### WHAT YOU NEED TO DO
From the listing below, copy only the lines running from the line that contains "const bounds = new" to the line that contains "obj.matrix_world = world", both included.

### DATA SUPPLIED
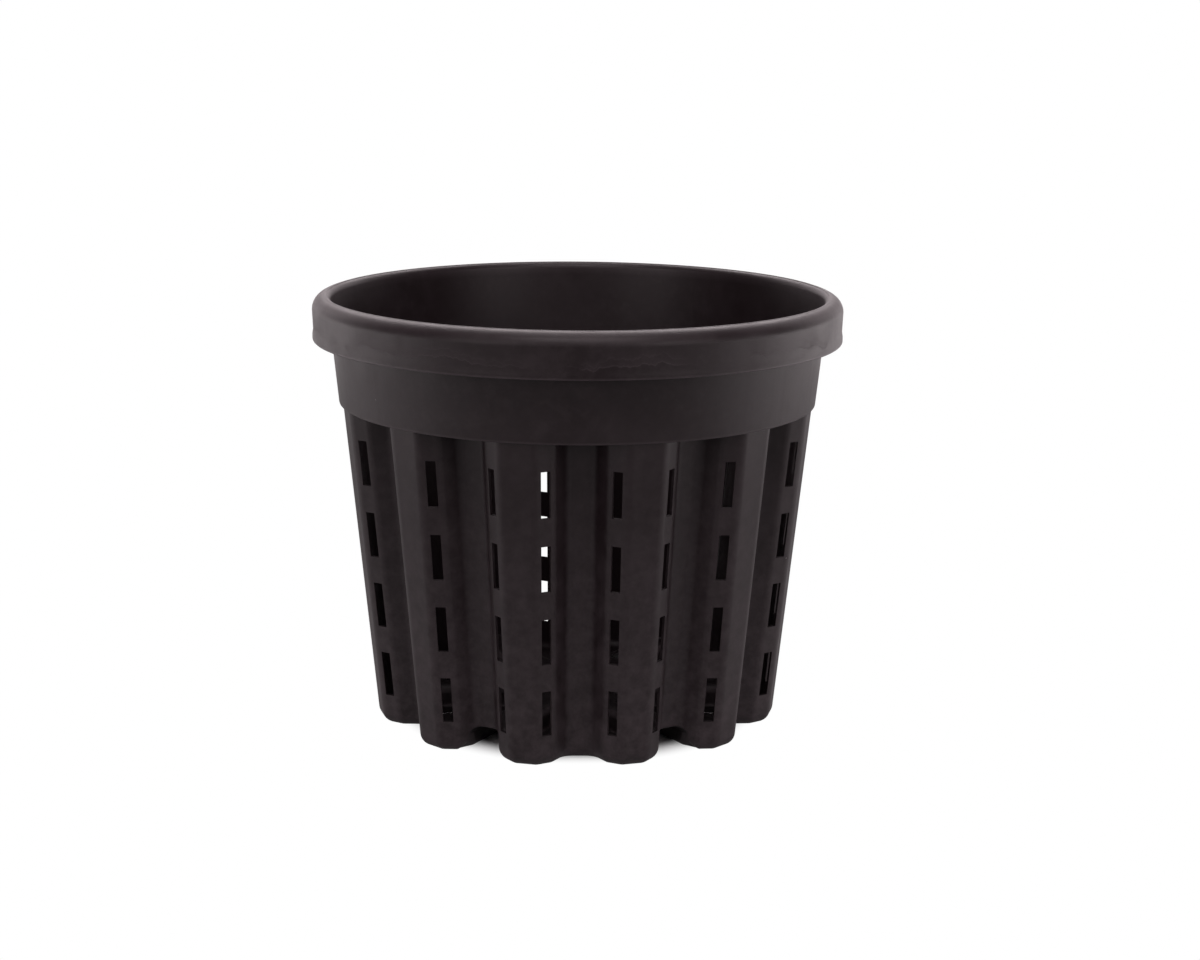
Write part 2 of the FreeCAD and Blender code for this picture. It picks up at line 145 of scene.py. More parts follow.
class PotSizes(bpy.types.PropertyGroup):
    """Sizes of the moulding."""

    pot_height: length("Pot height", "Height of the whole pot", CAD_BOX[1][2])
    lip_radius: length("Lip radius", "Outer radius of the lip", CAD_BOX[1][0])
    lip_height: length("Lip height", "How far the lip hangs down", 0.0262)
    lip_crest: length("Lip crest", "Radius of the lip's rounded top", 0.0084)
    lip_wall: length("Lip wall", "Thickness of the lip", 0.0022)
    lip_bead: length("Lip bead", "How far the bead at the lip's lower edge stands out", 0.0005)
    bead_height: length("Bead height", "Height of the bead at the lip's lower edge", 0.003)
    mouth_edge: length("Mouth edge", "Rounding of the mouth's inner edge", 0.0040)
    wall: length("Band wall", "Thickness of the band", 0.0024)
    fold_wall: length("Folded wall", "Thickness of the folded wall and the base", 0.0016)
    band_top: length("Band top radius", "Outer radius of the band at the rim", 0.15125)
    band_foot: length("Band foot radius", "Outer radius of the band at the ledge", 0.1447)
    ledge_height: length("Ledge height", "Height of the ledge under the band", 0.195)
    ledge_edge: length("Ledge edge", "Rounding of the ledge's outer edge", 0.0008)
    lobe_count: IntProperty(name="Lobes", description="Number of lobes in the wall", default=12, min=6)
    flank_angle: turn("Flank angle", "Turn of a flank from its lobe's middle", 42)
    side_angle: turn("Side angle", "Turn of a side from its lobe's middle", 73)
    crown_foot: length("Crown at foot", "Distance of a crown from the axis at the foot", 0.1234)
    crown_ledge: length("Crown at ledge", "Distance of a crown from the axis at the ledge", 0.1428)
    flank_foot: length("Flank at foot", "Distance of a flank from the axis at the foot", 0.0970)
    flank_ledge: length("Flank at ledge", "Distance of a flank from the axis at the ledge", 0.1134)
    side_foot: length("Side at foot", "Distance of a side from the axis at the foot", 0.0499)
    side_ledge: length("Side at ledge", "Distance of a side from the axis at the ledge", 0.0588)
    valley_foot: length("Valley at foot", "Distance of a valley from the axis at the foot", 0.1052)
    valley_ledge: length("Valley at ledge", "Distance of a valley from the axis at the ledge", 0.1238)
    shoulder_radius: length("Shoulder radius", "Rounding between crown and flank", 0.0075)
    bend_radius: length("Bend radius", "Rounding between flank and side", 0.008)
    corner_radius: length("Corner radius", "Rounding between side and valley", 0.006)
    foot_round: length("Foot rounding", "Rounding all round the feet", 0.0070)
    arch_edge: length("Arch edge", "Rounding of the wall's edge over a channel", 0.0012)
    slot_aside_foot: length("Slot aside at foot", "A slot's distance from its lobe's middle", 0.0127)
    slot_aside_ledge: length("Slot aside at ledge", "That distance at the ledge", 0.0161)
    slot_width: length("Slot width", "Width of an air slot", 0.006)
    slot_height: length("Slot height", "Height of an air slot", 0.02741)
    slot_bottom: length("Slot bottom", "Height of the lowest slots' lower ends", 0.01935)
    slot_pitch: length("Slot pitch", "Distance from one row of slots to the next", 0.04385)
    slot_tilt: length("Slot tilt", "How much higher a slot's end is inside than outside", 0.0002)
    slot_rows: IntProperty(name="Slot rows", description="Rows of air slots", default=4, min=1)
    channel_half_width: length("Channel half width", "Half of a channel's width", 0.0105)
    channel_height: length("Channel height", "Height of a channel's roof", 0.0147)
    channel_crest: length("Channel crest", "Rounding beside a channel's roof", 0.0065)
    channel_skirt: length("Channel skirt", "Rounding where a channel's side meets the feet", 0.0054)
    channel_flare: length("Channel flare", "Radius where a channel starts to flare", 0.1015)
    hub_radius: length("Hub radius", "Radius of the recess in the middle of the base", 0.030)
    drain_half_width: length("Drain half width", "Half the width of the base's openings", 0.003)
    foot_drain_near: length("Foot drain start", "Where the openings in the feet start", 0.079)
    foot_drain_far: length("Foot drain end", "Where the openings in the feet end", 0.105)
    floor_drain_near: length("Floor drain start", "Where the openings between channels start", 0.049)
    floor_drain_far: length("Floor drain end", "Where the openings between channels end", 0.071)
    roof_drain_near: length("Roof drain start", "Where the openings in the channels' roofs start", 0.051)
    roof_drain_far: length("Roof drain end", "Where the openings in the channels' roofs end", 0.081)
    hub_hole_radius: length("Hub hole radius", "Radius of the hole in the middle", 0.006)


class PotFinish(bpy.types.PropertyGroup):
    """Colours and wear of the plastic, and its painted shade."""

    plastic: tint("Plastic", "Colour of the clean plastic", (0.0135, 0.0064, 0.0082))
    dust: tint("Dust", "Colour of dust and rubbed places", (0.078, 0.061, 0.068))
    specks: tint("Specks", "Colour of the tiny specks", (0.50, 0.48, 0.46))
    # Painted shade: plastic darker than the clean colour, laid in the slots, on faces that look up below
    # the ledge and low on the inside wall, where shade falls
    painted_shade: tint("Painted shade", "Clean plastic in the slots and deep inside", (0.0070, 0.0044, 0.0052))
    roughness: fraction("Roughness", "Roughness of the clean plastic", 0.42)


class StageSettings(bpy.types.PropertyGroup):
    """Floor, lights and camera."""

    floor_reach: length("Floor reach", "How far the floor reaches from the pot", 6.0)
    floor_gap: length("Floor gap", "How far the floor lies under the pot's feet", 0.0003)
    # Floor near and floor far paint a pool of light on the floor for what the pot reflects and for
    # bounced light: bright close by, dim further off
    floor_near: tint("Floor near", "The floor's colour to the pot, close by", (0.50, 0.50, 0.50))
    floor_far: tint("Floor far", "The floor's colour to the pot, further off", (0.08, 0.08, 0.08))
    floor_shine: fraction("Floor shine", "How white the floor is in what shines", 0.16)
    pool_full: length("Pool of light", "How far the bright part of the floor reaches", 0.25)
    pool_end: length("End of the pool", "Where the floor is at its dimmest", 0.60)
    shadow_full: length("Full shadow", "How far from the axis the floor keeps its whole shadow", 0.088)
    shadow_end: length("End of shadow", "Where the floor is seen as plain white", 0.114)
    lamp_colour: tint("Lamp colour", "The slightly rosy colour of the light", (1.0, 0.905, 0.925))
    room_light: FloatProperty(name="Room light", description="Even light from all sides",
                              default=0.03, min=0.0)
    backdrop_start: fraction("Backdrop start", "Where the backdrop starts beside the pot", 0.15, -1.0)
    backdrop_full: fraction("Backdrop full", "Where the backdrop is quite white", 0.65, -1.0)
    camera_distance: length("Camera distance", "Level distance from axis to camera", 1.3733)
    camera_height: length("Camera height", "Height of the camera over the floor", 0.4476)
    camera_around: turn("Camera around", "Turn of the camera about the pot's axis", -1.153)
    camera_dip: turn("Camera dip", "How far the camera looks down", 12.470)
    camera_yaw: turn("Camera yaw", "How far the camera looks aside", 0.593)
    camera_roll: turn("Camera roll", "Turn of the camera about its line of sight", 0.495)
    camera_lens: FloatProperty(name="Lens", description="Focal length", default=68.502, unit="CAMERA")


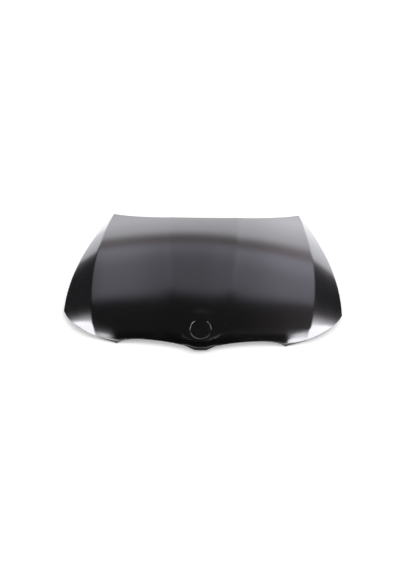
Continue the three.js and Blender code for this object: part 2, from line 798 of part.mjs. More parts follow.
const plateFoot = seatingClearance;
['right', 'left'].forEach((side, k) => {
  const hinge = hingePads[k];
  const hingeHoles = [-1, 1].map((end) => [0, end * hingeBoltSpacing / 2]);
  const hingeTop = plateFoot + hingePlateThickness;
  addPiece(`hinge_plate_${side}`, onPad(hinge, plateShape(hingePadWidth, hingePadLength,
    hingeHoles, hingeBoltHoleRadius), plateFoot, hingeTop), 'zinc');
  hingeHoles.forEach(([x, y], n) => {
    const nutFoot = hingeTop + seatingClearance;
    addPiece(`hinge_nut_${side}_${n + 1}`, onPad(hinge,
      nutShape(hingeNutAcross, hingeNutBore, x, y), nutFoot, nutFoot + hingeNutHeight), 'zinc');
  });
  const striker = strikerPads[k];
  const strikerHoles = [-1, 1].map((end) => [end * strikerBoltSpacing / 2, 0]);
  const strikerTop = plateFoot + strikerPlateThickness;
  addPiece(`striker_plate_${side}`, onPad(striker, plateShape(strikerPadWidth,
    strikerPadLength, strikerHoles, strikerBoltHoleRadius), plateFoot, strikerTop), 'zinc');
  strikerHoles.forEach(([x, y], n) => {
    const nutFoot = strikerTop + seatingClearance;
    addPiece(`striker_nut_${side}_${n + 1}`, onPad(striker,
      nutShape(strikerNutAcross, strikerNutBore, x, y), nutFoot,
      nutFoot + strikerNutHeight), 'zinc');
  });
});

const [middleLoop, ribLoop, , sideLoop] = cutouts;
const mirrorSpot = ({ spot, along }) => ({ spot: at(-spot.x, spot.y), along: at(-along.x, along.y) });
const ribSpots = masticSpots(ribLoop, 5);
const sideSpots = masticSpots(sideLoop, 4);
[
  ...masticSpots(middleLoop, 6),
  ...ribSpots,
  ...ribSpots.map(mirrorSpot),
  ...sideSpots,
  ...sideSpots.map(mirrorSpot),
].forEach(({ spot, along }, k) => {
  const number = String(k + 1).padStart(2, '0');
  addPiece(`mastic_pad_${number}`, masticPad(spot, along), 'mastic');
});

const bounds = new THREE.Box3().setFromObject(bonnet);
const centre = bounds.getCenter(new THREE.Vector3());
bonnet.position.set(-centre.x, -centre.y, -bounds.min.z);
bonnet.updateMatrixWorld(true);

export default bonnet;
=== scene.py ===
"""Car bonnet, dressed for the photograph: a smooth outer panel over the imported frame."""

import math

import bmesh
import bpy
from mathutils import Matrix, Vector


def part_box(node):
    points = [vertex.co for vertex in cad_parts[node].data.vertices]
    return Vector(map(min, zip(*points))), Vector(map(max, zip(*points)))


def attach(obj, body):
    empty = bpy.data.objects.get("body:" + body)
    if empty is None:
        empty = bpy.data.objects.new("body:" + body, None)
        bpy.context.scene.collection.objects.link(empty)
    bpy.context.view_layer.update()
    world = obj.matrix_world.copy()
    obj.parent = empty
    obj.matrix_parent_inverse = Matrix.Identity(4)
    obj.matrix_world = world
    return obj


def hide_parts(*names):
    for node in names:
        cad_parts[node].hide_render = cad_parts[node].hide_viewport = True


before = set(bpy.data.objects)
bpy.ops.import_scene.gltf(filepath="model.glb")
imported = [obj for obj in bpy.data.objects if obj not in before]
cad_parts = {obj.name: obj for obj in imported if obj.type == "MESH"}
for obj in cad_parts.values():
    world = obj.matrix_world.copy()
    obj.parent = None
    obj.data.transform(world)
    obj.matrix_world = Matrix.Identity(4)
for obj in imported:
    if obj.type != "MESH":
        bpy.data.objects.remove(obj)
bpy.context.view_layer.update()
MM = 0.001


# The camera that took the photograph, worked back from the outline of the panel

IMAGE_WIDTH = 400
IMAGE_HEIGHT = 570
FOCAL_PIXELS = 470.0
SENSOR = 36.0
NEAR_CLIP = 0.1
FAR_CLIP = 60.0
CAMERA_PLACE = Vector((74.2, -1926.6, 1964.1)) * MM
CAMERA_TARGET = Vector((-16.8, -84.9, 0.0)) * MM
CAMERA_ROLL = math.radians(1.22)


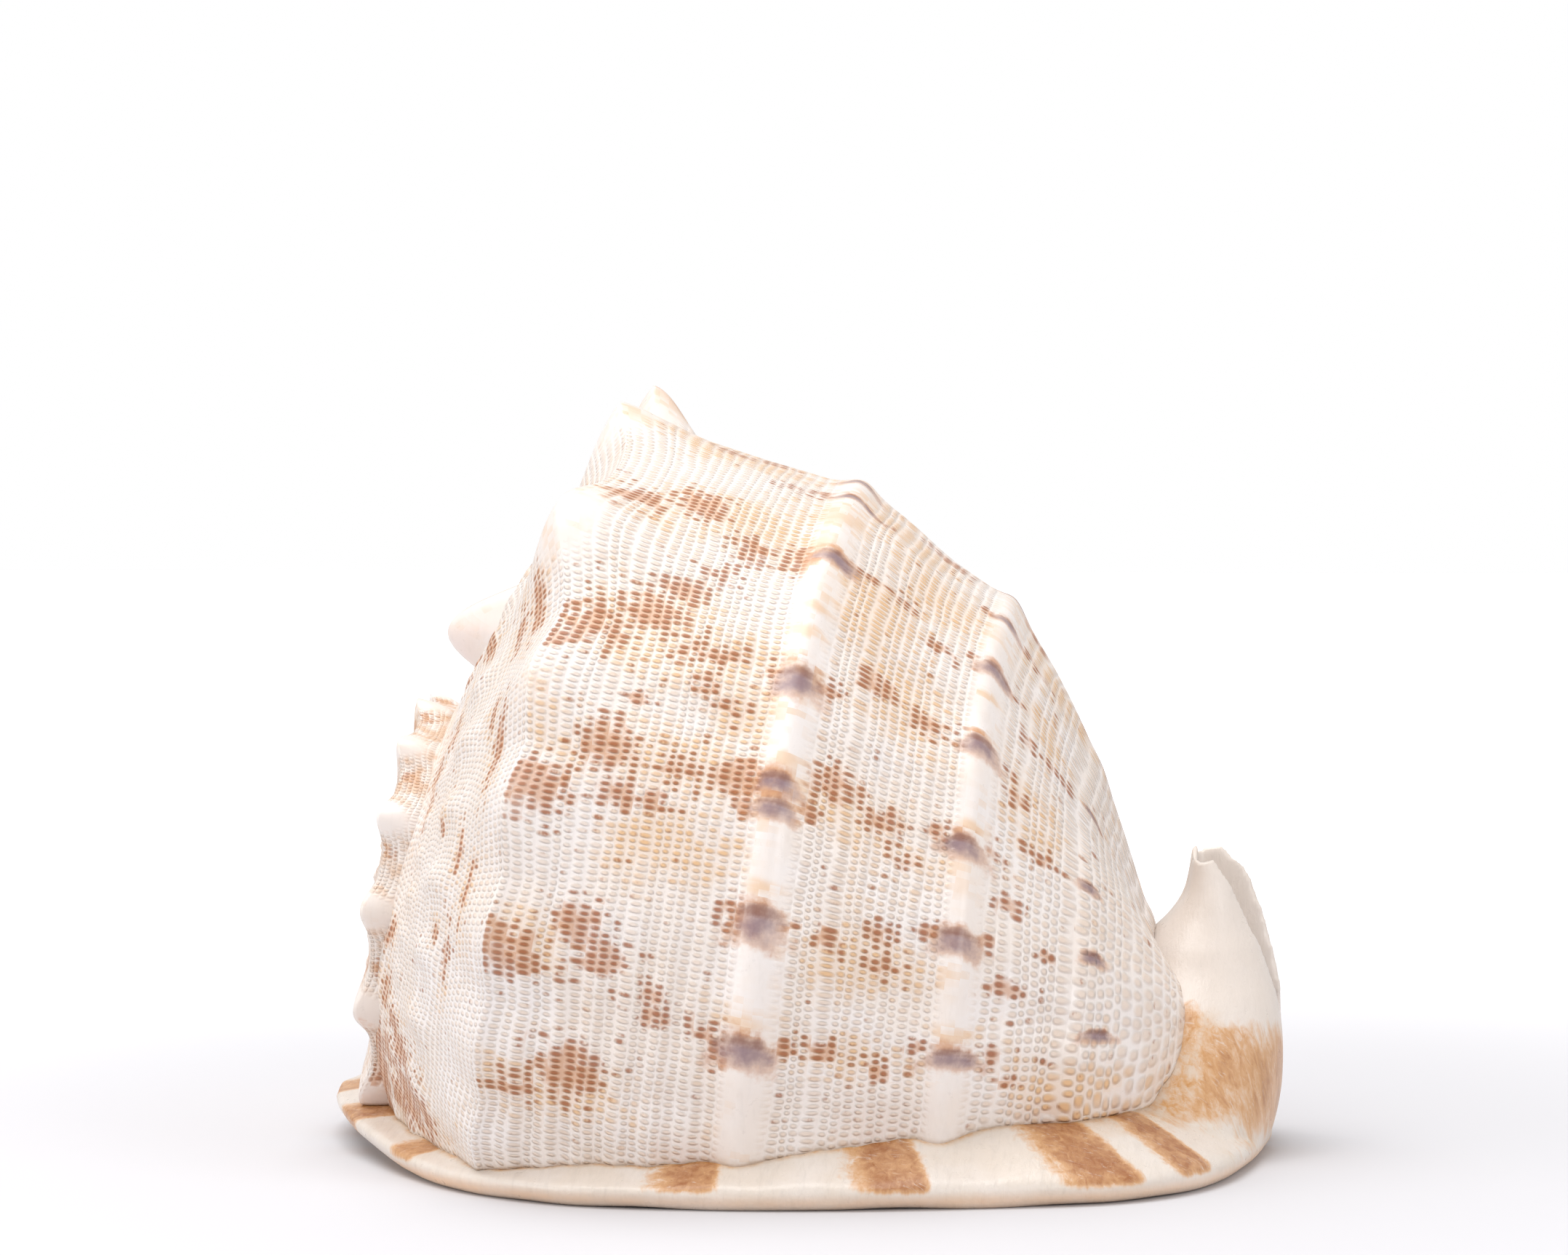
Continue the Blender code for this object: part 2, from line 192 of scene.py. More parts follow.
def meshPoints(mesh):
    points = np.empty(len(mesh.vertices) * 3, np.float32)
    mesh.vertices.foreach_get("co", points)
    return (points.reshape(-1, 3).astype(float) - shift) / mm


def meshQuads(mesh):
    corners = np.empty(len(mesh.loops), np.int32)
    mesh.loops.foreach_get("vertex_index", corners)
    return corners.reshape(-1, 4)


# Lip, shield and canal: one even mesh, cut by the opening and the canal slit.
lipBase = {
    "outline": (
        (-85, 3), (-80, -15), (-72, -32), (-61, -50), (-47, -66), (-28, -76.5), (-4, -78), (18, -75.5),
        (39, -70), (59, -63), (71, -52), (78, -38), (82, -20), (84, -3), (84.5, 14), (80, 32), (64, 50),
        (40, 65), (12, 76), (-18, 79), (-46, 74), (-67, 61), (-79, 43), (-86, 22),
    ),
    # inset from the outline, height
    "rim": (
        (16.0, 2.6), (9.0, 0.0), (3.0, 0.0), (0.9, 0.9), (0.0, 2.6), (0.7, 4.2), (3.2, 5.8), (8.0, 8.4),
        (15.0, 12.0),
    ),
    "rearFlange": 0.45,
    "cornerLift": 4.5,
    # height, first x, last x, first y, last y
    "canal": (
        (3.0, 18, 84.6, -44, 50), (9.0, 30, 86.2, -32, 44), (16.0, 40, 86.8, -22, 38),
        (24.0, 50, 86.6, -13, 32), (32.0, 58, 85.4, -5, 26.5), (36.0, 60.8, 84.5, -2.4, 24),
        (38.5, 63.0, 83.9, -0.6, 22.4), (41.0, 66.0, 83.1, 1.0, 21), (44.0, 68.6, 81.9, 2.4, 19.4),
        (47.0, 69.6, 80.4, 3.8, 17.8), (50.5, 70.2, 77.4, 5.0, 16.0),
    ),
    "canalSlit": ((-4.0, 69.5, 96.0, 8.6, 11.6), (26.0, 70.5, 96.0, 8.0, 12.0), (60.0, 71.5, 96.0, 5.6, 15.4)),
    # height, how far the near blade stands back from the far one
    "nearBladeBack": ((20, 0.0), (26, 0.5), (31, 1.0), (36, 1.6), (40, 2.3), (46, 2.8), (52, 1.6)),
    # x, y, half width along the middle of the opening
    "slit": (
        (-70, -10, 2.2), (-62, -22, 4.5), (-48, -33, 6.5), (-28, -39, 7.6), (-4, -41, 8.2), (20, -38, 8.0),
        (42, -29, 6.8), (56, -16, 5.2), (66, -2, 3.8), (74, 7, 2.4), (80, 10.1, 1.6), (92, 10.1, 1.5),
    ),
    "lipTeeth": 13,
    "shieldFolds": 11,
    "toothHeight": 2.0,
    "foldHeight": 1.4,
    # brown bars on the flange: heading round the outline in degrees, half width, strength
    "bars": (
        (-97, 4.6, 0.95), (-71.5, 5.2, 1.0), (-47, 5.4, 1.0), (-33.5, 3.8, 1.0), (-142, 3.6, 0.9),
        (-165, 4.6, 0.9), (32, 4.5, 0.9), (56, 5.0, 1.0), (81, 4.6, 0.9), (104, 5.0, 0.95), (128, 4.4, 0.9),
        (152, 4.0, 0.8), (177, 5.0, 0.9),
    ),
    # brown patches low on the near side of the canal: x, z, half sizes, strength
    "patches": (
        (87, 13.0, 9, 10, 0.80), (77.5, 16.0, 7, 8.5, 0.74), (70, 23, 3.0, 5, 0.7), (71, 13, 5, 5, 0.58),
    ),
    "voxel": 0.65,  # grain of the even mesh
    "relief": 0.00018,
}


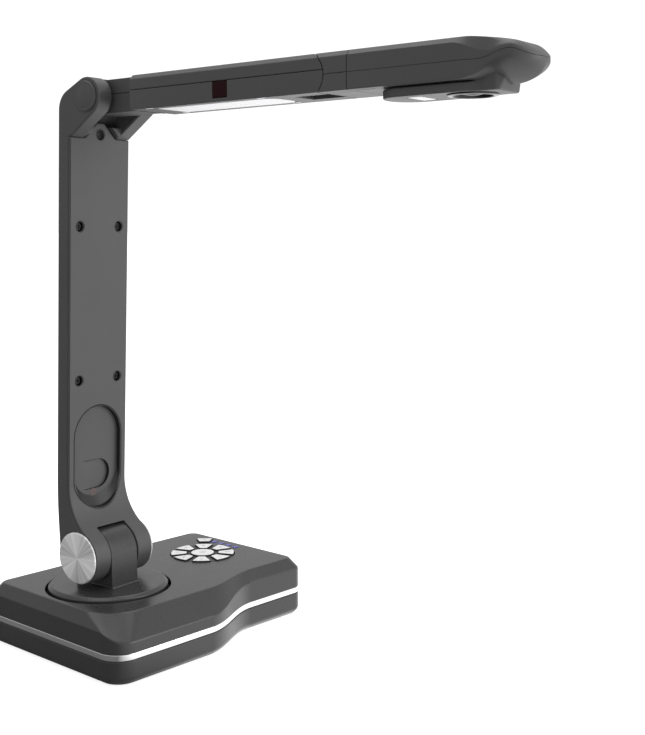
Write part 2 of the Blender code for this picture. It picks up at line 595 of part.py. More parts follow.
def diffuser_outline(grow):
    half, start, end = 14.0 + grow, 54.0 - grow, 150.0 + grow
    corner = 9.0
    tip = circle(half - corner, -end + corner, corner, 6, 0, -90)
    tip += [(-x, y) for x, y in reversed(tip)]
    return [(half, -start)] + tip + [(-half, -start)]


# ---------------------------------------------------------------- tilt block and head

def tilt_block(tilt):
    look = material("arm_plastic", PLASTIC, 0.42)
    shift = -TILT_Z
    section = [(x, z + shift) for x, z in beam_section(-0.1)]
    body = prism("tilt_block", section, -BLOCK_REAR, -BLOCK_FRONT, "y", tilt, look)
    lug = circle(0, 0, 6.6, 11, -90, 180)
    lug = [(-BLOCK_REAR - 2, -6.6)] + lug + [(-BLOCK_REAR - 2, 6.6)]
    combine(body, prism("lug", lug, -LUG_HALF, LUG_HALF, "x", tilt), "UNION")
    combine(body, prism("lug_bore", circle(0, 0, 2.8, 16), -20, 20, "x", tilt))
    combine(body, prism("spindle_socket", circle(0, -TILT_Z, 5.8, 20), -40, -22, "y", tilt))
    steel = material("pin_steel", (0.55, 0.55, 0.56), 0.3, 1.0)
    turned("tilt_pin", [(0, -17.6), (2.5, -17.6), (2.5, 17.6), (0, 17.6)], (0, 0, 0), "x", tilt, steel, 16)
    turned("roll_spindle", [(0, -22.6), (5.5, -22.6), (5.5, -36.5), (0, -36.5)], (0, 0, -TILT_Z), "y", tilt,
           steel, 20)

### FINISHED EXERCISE
const bounds = new THREE.Box3().setFromObject(bonnet);
const centre = bounds.getCenter(new THREE.Vector3());
bonnet.position.set(-centre.x, -centre.y, -bounds.min.z);
bonnet.updateMatrixWorld(true);

export default bonnet;
=== scene.py ===
"""Car bonnet, dressed for the photograph: a smooth outer panel over the imported frame."""

import math

import bmesh
import bpy
from mathutils import Matrix, Vector


def part_box(node):
    points = [vertex.co for vertex in cad_parts[node].data.vertices]
    return Vector(map(min, zip(*points))), Vector(map(max, zip(*points)))


def attach(obj, body):
    empty = bpy.data.objects.get("body:" + body)
    if empty is None:
        empty = bpy.data.objects.new("body:" + body, None)
        bpy.context.scene.collection.objects.link(empty)
    bpy.context.view_layer.update()
    world = obj.matrix_world.copy()
    obj.parent = empty
    obj.matrix_parent_inverse = Matrix.Identity(4)
    obj.matrix_world = world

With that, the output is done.